THE EXERCISE: Your answer should be a single number: the count of lines that hold the word "scene".

DATA BLOCK:
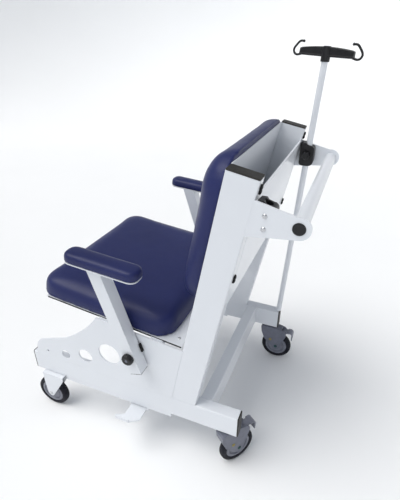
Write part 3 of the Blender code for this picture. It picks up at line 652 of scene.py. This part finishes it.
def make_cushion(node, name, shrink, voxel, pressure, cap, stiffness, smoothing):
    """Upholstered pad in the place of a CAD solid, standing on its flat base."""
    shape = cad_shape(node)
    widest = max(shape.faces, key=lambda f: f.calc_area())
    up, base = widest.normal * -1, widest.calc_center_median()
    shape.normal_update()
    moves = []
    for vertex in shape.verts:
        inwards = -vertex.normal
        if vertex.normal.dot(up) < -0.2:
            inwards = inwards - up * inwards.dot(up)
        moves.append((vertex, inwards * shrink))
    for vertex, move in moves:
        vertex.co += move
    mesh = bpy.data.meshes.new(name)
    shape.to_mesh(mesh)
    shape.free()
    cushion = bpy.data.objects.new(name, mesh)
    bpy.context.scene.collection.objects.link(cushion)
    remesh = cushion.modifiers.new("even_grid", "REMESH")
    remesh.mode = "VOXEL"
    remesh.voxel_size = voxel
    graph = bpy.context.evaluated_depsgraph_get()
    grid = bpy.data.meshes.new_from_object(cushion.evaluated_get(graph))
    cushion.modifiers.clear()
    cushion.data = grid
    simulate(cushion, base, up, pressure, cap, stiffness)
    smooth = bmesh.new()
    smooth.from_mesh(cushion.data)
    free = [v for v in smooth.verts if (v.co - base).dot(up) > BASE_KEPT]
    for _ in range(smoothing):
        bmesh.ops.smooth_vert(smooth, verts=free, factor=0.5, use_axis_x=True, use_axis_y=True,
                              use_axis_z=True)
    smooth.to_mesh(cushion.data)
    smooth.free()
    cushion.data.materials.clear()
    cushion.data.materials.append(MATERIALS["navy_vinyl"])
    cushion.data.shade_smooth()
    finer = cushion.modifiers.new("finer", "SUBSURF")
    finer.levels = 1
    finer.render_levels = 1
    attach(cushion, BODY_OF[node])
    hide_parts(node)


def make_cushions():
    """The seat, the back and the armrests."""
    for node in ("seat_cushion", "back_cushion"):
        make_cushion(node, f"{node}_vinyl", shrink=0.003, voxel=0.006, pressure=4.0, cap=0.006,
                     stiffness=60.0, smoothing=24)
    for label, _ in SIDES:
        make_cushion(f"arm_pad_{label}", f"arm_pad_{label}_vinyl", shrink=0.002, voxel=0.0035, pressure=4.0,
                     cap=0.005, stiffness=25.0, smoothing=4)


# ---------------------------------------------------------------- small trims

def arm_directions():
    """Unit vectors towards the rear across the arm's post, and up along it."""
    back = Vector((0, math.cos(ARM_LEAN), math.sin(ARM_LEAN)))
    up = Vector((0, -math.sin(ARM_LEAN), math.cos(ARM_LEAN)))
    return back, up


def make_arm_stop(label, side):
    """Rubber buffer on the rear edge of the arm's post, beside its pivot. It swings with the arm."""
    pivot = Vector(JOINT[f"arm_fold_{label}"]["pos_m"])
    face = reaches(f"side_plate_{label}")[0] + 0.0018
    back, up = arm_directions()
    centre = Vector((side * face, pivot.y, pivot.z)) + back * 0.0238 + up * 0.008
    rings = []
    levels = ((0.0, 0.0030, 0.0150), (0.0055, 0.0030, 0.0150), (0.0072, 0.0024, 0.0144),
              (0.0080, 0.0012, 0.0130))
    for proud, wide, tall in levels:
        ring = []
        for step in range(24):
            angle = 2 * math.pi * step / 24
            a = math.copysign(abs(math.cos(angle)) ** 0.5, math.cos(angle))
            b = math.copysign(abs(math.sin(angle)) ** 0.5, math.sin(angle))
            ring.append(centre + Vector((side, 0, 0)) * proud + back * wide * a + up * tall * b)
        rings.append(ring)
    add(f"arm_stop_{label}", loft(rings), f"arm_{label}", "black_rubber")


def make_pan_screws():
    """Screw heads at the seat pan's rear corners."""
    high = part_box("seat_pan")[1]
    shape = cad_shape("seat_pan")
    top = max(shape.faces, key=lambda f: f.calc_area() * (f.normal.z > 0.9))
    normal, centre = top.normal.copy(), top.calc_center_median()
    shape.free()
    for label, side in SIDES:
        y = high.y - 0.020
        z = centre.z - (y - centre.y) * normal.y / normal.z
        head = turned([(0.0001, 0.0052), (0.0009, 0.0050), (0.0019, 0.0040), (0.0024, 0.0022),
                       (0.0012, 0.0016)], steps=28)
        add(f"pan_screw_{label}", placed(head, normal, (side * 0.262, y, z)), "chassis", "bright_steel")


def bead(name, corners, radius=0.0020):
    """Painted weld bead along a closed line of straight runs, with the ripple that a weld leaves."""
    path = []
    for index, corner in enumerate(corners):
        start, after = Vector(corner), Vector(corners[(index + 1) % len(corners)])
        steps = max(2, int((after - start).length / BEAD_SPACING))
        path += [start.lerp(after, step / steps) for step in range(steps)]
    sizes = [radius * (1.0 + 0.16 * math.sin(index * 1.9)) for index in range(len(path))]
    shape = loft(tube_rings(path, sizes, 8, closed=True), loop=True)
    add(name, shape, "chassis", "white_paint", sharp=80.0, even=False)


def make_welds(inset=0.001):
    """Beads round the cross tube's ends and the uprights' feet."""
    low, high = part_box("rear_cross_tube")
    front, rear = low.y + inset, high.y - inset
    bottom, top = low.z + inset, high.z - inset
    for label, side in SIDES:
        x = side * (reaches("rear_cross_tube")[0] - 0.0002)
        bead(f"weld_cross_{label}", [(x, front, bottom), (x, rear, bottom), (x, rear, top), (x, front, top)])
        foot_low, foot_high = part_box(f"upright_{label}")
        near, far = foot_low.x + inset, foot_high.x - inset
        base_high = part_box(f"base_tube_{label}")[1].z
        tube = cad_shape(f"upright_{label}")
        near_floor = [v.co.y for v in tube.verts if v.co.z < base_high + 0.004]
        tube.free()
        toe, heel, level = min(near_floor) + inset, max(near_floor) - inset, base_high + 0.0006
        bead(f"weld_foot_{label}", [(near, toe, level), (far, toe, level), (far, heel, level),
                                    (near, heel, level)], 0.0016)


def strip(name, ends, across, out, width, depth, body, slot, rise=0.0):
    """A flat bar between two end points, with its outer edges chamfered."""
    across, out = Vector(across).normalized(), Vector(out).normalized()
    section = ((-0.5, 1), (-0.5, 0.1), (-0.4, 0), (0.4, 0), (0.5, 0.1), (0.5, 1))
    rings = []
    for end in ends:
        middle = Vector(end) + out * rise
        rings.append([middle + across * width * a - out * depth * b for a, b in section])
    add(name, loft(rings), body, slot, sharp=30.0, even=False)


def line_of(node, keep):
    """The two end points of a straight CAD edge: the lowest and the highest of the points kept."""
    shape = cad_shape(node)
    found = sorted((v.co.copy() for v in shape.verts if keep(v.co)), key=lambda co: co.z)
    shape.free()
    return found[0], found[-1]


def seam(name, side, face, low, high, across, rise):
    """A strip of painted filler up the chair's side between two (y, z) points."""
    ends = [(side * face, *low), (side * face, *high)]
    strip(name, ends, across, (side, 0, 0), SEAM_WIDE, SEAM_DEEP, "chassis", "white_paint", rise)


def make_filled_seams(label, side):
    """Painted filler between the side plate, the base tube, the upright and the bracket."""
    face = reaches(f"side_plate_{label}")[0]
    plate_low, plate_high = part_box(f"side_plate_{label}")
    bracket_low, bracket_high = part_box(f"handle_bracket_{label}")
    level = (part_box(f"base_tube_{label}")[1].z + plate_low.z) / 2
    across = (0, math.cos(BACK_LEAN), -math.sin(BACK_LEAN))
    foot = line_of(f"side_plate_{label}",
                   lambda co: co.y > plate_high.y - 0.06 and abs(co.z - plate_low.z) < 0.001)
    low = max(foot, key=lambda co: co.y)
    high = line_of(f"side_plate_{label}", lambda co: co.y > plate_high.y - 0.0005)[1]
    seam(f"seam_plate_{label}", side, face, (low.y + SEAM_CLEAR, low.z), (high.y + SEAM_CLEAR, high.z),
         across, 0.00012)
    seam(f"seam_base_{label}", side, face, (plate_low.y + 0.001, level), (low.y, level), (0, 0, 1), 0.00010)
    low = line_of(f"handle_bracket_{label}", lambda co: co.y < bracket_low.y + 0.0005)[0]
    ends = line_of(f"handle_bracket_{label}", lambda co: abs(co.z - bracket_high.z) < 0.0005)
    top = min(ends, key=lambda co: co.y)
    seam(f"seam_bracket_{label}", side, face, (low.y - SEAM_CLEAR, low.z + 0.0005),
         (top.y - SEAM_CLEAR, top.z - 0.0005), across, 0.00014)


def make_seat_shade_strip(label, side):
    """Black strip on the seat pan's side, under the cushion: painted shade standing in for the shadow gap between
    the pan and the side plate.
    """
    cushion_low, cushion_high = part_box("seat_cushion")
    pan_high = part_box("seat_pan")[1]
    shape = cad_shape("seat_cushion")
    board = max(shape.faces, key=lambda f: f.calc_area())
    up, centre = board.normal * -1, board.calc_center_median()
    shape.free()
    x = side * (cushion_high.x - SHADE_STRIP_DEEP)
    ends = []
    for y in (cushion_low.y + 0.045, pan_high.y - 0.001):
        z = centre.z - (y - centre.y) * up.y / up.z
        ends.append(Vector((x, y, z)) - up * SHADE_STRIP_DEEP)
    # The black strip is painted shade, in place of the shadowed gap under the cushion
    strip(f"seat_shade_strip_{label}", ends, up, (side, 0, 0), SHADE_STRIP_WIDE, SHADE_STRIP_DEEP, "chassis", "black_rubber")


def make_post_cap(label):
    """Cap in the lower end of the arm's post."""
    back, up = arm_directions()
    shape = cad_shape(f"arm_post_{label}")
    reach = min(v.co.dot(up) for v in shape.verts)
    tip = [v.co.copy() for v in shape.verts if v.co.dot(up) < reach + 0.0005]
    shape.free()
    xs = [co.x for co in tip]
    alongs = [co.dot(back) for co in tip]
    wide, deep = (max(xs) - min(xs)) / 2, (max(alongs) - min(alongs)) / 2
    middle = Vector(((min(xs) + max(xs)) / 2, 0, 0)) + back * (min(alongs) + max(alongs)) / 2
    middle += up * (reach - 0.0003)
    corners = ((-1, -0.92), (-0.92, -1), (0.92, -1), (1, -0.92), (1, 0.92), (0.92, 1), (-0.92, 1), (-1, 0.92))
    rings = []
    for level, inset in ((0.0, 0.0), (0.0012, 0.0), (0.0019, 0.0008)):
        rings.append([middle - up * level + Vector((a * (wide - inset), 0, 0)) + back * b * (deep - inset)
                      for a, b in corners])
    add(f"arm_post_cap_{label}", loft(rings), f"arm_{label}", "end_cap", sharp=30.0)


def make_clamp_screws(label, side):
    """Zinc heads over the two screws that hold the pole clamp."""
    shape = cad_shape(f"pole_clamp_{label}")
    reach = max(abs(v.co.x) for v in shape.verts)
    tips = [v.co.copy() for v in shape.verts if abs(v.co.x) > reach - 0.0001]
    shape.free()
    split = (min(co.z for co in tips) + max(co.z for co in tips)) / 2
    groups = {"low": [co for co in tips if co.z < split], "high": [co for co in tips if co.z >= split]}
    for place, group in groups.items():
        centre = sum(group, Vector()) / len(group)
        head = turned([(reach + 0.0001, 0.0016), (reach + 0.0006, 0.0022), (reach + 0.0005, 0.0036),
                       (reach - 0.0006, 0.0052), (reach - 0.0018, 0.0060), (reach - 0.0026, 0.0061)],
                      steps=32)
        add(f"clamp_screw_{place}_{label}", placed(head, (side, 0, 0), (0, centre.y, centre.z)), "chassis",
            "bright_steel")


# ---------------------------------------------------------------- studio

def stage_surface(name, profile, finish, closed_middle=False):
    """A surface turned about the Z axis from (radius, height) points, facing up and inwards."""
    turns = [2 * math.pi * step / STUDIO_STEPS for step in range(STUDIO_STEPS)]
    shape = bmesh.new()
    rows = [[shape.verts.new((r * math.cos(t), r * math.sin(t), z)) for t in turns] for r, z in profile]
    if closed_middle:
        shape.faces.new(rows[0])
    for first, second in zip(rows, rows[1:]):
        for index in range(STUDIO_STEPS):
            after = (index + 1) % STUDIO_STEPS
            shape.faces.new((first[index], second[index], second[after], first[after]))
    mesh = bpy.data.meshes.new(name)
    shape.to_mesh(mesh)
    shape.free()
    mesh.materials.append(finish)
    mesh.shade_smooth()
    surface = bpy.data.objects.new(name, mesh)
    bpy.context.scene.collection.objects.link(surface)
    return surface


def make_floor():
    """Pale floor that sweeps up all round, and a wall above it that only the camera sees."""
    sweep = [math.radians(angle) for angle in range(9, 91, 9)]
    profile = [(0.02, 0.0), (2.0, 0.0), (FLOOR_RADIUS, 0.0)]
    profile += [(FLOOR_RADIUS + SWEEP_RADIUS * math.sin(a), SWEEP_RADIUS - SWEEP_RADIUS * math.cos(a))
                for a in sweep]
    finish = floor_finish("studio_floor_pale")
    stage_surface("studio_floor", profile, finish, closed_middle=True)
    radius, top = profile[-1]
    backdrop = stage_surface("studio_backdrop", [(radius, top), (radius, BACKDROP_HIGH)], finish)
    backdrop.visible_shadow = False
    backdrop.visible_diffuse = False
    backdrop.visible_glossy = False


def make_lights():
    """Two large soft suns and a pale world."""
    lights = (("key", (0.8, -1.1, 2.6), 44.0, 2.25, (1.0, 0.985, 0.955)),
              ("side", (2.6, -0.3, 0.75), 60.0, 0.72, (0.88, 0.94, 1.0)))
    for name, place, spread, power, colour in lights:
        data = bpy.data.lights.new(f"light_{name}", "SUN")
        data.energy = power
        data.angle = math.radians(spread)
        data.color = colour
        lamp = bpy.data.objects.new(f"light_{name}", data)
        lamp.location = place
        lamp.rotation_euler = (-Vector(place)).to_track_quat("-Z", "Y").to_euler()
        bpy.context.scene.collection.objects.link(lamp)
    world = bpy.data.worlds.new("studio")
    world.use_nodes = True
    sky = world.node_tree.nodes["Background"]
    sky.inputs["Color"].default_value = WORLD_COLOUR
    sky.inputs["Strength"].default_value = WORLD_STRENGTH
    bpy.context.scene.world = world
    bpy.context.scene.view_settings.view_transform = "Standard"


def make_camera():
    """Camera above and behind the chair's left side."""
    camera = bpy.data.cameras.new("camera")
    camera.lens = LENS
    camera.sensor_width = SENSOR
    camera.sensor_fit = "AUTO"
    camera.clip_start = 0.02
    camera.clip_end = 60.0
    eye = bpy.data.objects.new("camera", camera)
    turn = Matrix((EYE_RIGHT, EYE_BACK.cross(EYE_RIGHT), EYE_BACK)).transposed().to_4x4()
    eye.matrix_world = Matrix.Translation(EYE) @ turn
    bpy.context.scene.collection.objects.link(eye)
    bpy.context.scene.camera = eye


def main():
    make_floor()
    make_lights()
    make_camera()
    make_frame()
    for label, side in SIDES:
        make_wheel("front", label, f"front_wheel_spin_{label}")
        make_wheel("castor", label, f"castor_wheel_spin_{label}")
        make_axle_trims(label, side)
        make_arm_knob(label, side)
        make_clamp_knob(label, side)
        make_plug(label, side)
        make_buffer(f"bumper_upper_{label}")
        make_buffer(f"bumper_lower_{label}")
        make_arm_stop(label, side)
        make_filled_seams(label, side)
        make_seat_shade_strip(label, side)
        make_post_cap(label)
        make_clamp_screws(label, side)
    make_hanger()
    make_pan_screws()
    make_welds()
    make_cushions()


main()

TASK RESPONSE: 8